Forecasters through their complex models and reasonably predictable assumptions can work out scenarios for interested parties to look at ... and make decisions accordingly. After more than two years of relatively low oil prices, Opec’s “World Oil Outlook 2016” (WOO) comes at a time when the oil market is showing signs of recovery, though prices are still about half what they used to be before June 2014.

The assumptions are that the world’s population would increase from 7.3 billion in 2015 to 9.07 billion in 2040. Naturally, most of the growth is in the developing countries, where the hunger for energy and oil is well manifested.

Also, world economic growth would be 3.5 per cent a year and again the developing countries would experience much higher rates than the rest of the world.

Energy policies are assumed to be the currently announced ones but evolving over time, especially with respect to climate agreements, emission reduction and inclination for renewable energy in power generation.

But the most interesting assumption is that on crude prices.

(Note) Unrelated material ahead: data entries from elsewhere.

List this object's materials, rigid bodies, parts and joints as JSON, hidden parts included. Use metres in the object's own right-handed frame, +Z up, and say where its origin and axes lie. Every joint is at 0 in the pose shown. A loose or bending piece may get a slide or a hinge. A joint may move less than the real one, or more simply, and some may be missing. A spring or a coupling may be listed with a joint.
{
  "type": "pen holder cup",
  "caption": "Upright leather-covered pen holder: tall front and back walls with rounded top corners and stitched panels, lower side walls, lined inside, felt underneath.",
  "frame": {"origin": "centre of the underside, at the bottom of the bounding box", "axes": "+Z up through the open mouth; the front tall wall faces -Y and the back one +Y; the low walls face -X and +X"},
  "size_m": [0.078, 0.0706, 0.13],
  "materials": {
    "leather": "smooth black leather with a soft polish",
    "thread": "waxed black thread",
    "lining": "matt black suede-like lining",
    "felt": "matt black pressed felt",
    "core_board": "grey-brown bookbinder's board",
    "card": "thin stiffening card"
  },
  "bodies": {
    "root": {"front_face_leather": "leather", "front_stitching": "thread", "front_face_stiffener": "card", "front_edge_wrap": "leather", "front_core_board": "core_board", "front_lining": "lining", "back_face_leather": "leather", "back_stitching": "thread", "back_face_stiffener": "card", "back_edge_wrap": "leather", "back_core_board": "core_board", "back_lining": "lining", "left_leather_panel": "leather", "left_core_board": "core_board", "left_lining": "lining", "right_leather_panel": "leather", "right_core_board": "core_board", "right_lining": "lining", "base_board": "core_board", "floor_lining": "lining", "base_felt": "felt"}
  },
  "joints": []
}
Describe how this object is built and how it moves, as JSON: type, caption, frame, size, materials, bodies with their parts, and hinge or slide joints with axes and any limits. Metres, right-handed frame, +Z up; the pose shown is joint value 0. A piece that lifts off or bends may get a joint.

The report assumes that prices would increase to $65 (Dh239) a barrel in nominal terms by 2021 or $60 in real terms. But in 2040 the price would increase to $155 a barrel or $92 in real terms.

This is not outrageous in the light of current market conditions if one remembers that oil prices went over $140 a barrel only few years ago. The Opec Secretariat warns that these are “working assumptions” rather than a desired path or what would eventually happen by the changing circumstances in the world.

Given these assumptions, world energy would increase from 273.9 million barrels of oil equivalent (mboe) to 382.1 in 2040, or an overall growth rate of 1.3 per cent a year. Oil and gas would supply 53 per cent in 2040 similar to the current share.

As expected, the natural growth rate would be 2.1 per cent, which is much higher than the 0.6 per cent for each of oil and coal. As expected other renewables (wind, solar and geothermal) would have the highest rate of growth of 6.6 per cent a year. The drive for renewables in power generation can no longer be considered a fancy.

In absolute terms renewables would increase from 3.4-mboe in 2014 to 17.9 in 2040.

The report assures us that “the outlook remains optimistic” as oil demand would increase to 99.2 million barrels a day (mbd) in 2021, which is 1-mbd higher than last year’s forecast reflecting the effect of the low price of crude oil. Oil demand would go on increasing to 109.4-mbd by 2040, slightly lower than last year’s forecast reflecting the inroads of other forms of energy especially renewables and electricity.

In the period under consideration, OECD oil demand would decline by 8.9-mbd due to higher vehicle efficiency and the increase in the number of vehicles using non-conventional fuels such as electricity and natural gas. This is compared to an increase in oil demand among developing countries by 24.6-mbd, reflecting higher economic growth, urbanisation and the desire to have more private cars.

Efficiency improvements would catch up in these countries, but at slower rates than in the industrially advanced nations.

On the sectoral side, growth in oil demand would come mainly from the transport sector and petrochemicals where it would increase by 9- and 3.4-mbd respectively. Only passenger cars would increase from 1 million in 2015 to 2.1 in 2040 and most would still use conventional liquid fuel though non-conventionally fuelled vehicles are increasing to a share of 22 per cent in 2040 from 3 per cent in 2014.

“Non-Opec supply would be fairly flat over long-term, but declines post-2030. Non-Opec liquids output is seen rising to a high of 61.4-mbd in 2027 and then slowly dropping to 58.9-mbd in 2040,” the report estimates.

All regions outside Opec would experience declines by then except in Eurasia, including Russia, where output would approach 17.4-mbd by 2040. US tight oil would resume growth but start declining by 2030 and global non-conventicles would reach 10-mbd in 2029 before declining to below 9-mbd in 2040.

The result of all this for Opec is that the demand for its crude oil would stay “relatively flat from 2019—25, but rises steadily post-2025”, that is to say it would hover “in the range of 33.6—33.8-mbd between 2019 and 2025”.

Growth would resume to a level of 41-mbd in 2040. Opec’s share in world liquid supply in 2040 is 37 per cent, which is 3 per cent higher than in 2015, a result that would surprise many.